Return all lines in the material below that contain "shown".

* start MATERIAL TO PROCESS *

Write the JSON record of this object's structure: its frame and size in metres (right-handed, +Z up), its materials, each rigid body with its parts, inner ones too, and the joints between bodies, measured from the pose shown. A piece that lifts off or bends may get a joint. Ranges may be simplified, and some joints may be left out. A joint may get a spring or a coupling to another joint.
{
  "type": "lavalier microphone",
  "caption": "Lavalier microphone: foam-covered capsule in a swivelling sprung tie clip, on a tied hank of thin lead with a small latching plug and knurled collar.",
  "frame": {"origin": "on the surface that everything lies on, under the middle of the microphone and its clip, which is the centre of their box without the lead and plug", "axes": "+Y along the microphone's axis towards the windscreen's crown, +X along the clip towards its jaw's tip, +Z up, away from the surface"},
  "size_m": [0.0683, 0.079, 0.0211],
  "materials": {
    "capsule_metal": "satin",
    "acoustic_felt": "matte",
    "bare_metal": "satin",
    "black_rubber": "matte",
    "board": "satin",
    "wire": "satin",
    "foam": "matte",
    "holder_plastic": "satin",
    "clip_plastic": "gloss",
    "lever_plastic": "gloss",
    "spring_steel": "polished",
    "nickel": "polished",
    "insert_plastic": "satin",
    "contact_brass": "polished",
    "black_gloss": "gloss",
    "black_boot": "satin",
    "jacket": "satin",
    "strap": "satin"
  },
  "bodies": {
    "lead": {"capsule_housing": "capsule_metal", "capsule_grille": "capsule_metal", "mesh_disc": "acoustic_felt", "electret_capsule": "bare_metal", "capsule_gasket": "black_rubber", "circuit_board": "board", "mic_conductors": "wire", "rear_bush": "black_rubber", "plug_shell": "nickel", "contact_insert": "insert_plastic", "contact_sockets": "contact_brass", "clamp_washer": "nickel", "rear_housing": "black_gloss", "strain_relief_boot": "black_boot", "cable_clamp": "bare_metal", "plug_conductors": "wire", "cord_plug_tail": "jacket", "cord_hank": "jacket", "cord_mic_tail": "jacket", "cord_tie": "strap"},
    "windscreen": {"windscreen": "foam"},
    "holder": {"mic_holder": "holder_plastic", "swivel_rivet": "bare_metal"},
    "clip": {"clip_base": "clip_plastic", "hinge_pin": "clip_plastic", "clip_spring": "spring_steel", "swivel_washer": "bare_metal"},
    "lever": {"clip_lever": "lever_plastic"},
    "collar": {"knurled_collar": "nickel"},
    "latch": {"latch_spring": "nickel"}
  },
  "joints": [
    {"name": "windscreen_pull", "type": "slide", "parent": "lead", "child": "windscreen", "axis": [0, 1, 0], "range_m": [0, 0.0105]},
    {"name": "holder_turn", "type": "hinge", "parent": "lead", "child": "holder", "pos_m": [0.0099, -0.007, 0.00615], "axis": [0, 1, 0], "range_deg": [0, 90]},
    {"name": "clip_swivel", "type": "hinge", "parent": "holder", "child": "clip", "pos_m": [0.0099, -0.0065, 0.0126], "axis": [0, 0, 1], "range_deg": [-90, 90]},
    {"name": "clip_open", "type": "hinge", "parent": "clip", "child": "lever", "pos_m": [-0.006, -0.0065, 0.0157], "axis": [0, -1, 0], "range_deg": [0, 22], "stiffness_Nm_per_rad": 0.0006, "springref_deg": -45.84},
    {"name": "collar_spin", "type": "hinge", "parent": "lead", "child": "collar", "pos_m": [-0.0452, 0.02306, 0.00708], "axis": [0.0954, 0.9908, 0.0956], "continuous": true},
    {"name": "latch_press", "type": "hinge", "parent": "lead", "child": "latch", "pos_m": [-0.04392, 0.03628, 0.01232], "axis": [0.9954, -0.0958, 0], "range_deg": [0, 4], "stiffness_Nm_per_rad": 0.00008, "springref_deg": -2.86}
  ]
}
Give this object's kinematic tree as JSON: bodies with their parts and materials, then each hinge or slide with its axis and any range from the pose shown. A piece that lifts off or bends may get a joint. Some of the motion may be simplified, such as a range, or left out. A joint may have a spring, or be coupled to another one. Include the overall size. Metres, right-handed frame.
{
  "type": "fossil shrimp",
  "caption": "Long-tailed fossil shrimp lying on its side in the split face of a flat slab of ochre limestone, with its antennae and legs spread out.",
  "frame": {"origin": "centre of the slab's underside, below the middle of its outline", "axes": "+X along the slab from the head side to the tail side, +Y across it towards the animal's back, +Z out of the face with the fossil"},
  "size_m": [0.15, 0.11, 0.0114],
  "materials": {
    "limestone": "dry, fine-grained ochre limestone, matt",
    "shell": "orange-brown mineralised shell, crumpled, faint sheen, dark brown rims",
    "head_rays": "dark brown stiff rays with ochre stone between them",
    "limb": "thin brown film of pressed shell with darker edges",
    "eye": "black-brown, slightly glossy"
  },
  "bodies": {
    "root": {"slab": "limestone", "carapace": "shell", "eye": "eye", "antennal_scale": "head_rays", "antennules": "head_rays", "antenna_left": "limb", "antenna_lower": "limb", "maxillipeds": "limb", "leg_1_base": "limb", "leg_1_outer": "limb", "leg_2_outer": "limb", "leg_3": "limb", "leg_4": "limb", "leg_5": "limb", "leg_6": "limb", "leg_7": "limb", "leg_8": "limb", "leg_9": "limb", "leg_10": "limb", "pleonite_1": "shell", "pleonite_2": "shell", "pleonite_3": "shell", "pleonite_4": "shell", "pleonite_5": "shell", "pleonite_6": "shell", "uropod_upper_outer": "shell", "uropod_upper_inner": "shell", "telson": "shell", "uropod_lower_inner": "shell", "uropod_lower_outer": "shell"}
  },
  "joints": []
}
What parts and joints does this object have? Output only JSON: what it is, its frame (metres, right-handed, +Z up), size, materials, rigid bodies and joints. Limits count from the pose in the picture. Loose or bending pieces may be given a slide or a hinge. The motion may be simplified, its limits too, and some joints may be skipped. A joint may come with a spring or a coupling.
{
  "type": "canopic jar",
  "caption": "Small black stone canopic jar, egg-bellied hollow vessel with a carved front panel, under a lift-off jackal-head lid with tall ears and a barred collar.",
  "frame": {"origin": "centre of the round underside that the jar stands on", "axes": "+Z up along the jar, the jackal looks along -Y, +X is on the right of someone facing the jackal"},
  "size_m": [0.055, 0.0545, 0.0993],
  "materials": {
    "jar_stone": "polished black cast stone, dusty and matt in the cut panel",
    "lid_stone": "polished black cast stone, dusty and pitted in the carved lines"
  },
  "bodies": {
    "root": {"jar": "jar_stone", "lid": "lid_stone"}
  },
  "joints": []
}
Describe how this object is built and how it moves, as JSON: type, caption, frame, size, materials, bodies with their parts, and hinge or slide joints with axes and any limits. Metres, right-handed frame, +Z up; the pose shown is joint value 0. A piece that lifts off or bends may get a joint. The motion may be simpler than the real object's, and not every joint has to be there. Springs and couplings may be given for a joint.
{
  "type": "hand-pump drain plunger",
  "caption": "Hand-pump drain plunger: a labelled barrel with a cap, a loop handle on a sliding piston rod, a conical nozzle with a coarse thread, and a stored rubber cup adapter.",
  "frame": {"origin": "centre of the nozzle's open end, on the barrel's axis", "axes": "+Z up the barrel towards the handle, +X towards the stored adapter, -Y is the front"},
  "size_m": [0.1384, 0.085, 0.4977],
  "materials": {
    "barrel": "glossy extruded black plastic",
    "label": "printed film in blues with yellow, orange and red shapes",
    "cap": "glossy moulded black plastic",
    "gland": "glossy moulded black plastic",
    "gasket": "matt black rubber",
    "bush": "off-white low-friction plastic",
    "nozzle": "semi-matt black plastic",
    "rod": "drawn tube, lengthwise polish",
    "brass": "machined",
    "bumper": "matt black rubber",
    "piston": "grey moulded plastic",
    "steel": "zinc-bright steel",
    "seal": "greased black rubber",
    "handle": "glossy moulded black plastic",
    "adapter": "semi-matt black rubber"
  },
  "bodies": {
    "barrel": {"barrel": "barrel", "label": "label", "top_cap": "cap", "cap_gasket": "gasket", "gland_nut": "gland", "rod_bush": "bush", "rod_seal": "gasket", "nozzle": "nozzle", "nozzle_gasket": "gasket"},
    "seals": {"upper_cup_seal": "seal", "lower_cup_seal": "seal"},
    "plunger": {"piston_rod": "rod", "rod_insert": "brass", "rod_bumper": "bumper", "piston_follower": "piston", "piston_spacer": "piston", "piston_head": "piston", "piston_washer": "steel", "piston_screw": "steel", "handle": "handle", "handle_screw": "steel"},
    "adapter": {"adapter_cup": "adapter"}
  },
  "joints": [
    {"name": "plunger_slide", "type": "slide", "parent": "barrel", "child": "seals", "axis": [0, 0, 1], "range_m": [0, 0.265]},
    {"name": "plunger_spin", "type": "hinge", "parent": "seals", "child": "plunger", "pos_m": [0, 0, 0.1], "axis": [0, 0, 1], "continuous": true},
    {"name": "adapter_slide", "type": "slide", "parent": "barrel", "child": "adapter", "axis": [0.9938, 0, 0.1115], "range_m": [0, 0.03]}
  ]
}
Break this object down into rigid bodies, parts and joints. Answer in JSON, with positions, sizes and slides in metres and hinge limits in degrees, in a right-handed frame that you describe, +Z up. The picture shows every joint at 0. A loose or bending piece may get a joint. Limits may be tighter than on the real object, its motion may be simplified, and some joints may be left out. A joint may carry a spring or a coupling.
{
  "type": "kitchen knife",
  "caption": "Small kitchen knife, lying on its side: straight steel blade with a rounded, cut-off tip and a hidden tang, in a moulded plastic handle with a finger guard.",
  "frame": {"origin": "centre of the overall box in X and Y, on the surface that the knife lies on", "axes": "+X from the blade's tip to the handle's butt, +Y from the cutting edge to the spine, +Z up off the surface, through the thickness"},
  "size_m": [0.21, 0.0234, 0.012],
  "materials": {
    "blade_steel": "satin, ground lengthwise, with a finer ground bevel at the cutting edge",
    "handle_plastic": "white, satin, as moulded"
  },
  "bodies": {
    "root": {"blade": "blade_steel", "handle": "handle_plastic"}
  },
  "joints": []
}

* end MATERIAL TO PROCESS *

EXPECTED ANSWER
Write the JSON record of this object's structure: its frame and size in metres (right-handed, +Z up), its materials, each rigid body with its parts, inner ones too, and the joints between bodies, measured from the pose shown. A piece that lifts off or bends may get a joint. Ranges may be simplified, and some joints may be left out. A joint may get a spring or a coupling to another joint.
Give this object's kinematic tree as JSON: bodies with their parts and materials, then each hinge or slide with its axis and any range from the pose shown. A piece that lifts off or bends may get a joint. Some of the motion may be simplified, such as a range, or left out. A joint may have a spring, or be coupled to another one. Include the overall size. Metres, right-handed frame.
Describe how this object is built and how it moves, as JSON: type, caption, frame, size, materials, bodies with their parts, and hinge or slide joints with axes and any limits. Metres, right-handed frame, +Z up; the pose shown is joint value 0. A piece that lifts off or bends may get a joint. The motion may be simpler than the real object's, and not every joint has to be there. Springs and couplings may be given for a joint.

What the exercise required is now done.